▶ **AIM OF THE EXERCISE**
Pick every line from the data that holds the word "materials".

--- BEGIN ---

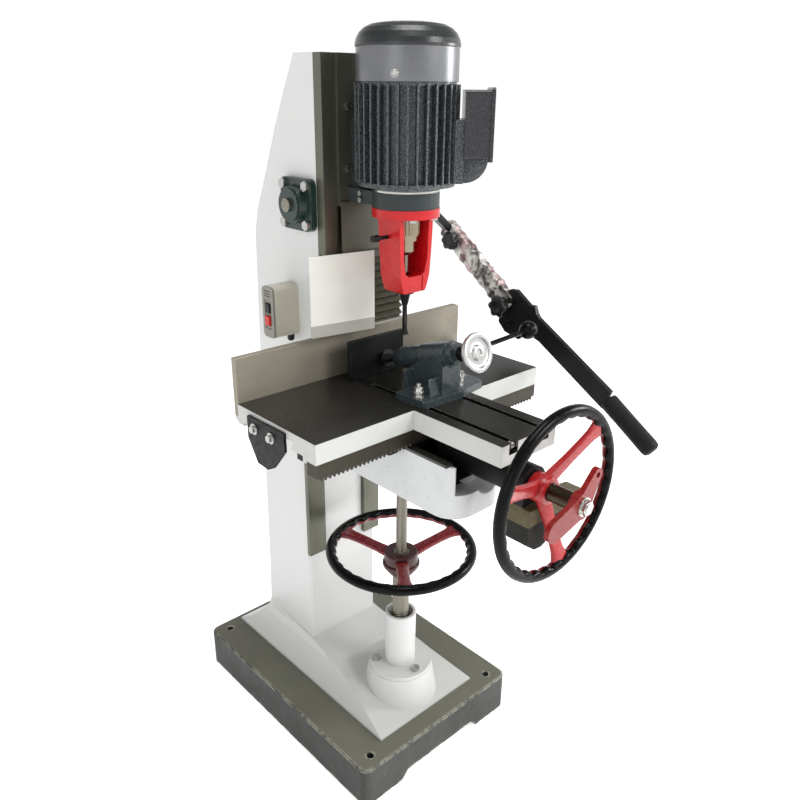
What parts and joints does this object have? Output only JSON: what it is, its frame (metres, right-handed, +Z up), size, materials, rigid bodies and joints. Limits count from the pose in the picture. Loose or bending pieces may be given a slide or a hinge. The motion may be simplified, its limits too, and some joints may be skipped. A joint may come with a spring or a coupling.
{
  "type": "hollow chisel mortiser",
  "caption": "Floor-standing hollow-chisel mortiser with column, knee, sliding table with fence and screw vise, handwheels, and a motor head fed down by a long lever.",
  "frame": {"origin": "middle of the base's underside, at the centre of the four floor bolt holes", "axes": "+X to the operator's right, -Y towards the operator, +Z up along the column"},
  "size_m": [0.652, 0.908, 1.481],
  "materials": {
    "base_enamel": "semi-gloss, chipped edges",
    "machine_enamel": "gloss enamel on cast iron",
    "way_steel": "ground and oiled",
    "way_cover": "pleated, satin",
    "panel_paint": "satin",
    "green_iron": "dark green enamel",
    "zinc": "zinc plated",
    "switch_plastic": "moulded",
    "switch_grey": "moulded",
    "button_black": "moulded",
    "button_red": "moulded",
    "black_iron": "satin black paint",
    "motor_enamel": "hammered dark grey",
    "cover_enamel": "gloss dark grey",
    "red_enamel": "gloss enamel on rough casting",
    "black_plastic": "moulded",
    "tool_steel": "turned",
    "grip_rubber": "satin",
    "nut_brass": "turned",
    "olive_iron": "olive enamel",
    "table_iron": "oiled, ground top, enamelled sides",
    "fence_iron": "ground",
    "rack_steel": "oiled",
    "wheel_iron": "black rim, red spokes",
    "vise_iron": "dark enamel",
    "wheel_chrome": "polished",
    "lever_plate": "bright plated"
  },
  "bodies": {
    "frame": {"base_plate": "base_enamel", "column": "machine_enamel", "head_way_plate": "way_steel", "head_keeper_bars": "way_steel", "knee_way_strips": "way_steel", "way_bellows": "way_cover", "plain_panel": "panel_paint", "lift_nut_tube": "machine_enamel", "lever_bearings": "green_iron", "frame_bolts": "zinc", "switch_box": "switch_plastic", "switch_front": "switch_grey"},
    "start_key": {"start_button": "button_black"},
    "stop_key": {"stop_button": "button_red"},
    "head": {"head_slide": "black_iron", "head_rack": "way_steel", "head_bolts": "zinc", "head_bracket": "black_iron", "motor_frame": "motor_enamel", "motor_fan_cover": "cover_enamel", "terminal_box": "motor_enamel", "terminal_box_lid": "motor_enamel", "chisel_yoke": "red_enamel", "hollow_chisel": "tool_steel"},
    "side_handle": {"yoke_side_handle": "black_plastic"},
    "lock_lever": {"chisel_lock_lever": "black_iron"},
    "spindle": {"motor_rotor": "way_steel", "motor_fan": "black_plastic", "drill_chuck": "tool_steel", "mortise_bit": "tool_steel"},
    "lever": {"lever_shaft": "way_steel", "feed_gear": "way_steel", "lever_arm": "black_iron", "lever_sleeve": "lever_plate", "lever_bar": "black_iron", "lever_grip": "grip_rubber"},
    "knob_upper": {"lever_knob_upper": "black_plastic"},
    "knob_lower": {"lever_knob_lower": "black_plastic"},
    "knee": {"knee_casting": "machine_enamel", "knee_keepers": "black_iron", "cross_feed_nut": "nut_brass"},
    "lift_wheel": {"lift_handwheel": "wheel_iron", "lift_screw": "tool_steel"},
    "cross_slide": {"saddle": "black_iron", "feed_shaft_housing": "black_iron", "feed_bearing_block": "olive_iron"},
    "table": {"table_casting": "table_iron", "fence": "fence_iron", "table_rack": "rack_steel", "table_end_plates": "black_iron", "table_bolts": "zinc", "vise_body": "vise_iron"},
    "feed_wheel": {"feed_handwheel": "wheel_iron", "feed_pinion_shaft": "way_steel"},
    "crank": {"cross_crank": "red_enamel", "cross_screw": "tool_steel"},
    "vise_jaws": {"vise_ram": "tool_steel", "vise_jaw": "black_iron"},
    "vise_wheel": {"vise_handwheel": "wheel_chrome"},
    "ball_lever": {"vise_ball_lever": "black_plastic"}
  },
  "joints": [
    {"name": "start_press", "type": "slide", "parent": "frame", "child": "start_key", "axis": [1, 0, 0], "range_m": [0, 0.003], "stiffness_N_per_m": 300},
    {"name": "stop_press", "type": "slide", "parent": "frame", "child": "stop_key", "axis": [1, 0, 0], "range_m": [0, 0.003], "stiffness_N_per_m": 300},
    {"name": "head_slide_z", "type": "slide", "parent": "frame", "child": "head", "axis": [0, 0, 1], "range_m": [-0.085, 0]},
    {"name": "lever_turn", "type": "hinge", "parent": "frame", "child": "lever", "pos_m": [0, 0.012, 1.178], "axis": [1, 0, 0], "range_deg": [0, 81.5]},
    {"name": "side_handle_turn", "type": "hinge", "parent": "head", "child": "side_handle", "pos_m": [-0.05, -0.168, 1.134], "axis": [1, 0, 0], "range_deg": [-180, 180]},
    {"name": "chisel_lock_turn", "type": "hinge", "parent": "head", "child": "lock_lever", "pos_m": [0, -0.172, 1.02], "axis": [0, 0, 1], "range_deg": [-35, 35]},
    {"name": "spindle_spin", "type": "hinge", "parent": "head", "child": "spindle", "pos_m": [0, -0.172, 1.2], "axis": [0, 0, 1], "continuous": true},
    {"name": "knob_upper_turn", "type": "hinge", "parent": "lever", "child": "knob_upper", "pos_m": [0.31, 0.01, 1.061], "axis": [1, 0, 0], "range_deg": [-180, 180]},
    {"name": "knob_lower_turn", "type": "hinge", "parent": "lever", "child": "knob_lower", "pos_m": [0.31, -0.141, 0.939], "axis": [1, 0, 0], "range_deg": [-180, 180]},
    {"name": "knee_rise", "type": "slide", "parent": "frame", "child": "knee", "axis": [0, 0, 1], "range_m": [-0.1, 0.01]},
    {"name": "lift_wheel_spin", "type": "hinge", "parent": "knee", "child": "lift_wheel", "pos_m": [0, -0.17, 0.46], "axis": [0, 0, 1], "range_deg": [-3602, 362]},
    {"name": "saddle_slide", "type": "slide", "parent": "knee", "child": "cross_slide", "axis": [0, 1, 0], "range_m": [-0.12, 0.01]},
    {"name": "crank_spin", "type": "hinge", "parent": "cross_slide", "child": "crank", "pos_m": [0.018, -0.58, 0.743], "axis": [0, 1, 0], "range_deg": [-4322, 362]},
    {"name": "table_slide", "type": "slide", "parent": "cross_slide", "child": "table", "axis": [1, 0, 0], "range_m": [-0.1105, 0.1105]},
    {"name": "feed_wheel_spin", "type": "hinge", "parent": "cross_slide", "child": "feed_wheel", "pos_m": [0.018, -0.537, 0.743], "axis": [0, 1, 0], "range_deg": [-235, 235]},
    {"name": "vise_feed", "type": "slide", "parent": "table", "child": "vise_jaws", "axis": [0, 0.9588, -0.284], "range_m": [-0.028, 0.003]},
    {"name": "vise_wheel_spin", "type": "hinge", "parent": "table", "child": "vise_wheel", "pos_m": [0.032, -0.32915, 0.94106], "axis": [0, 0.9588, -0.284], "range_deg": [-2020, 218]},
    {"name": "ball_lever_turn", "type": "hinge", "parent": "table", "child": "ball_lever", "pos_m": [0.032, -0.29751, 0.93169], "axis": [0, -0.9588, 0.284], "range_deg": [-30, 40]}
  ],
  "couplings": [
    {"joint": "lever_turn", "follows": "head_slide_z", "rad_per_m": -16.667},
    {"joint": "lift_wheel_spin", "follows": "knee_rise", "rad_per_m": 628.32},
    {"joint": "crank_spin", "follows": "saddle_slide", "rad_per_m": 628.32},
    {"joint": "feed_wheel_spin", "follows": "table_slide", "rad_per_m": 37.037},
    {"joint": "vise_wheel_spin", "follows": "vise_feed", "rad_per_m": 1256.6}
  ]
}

--- END ---
--- BEGIN ---

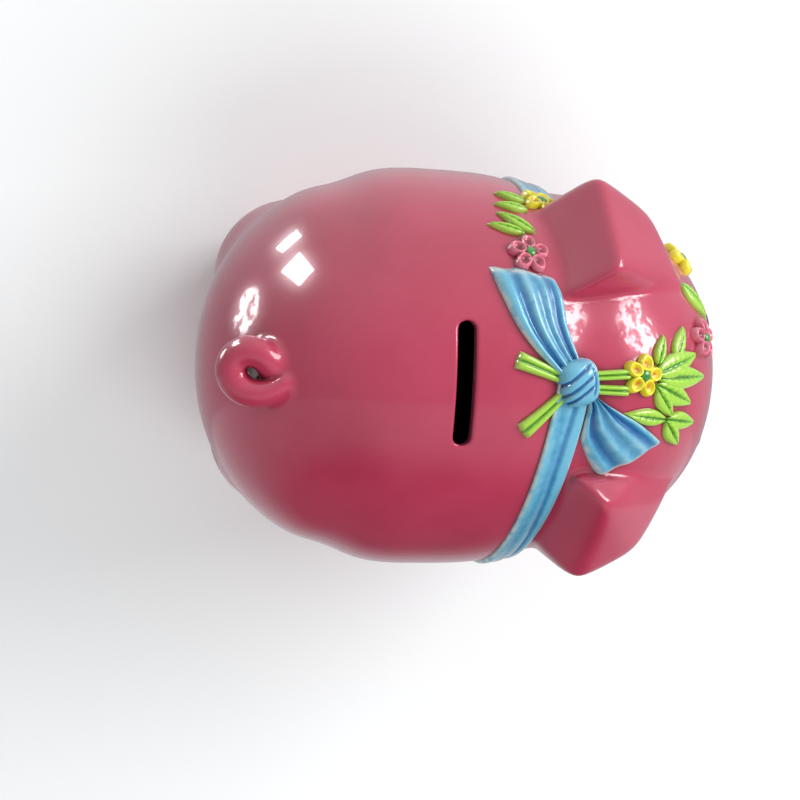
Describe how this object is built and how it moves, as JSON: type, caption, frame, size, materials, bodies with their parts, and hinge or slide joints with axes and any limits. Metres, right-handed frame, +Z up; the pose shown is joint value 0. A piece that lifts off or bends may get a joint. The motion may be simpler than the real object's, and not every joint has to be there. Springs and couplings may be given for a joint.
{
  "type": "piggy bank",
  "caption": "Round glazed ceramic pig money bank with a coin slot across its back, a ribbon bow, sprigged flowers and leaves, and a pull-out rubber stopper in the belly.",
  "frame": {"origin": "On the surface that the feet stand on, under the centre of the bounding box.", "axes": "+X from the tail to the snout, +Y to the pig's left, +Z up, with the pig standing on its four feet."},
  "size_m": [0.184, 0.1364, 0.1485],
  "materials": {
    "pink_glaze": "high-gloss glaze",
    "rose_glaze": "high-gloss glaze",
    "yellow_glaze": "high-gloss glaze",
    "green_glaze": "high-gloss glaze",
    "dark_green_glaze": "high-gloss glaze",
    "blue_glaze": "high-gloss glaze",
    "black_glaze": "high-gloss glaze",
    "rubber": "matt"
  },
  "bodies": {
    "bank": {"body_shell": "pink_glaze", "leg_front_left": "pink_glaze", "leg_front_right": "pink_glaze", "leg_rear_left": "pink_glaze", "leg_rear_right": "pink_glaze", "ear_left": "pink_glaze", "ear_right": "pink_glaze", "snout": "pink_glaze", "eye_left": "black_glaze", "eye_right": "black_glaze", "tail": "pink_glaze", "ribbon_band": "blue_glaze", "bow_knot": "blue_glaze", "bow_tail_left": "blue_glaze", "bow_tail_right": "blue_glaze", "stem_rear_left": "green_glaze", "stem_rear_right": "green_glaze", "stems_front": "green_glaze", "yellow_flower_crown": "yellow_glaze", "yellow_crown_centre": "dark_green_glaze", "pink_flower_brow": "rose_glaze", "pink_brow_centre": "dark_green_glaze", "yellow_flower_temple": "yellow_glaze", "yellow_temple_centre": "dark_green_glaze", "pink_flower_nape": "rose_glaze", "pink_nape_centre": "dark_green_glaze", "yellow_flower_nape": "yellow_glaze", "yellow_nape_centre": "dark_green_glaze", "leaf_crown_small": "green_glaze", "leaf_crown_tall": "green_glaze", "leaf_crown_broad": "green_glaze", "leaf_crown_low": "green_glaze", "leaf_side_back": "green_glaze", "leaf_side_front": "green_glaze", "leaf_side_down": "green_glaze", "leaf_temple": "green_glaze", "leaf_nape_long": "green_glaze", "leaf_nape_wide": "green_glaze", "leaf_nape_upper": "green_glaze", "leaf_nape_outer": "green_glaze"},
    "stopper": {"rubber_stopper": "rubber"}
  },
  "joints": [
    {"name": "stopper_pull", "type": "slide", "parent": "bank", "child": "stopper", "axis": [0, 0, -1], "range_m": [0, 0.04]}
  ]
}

--- END ---

▶ **OUTPUT FOR THIS TASK**
What parts and joints does this object have? Output only JSON: what it is, its frame (metres, right-handed, +Z up), size, materials, rigid bodies and joints. Limits count from the pose in the picture. Loose or bending pieces may be given a slide or a hinge. The motion may be simplified, its limits too, and some joints may be skipped. A joint may come with a spring or a coupling.
  "materials": {
Describe how this object is built and how it moves, as JSON: type, caption, frame, size, materials, bodies with their parts, and hinge or slide joints with axes and any limits. Metres, right-handed frame, +Z up; the pose shown is joint value 0. A piece that lifts off or bends may get a joint. The motion may be simpler than the real object's, and not every joint has to be there. Springs and couplings may be given for a joint.
  "materials": {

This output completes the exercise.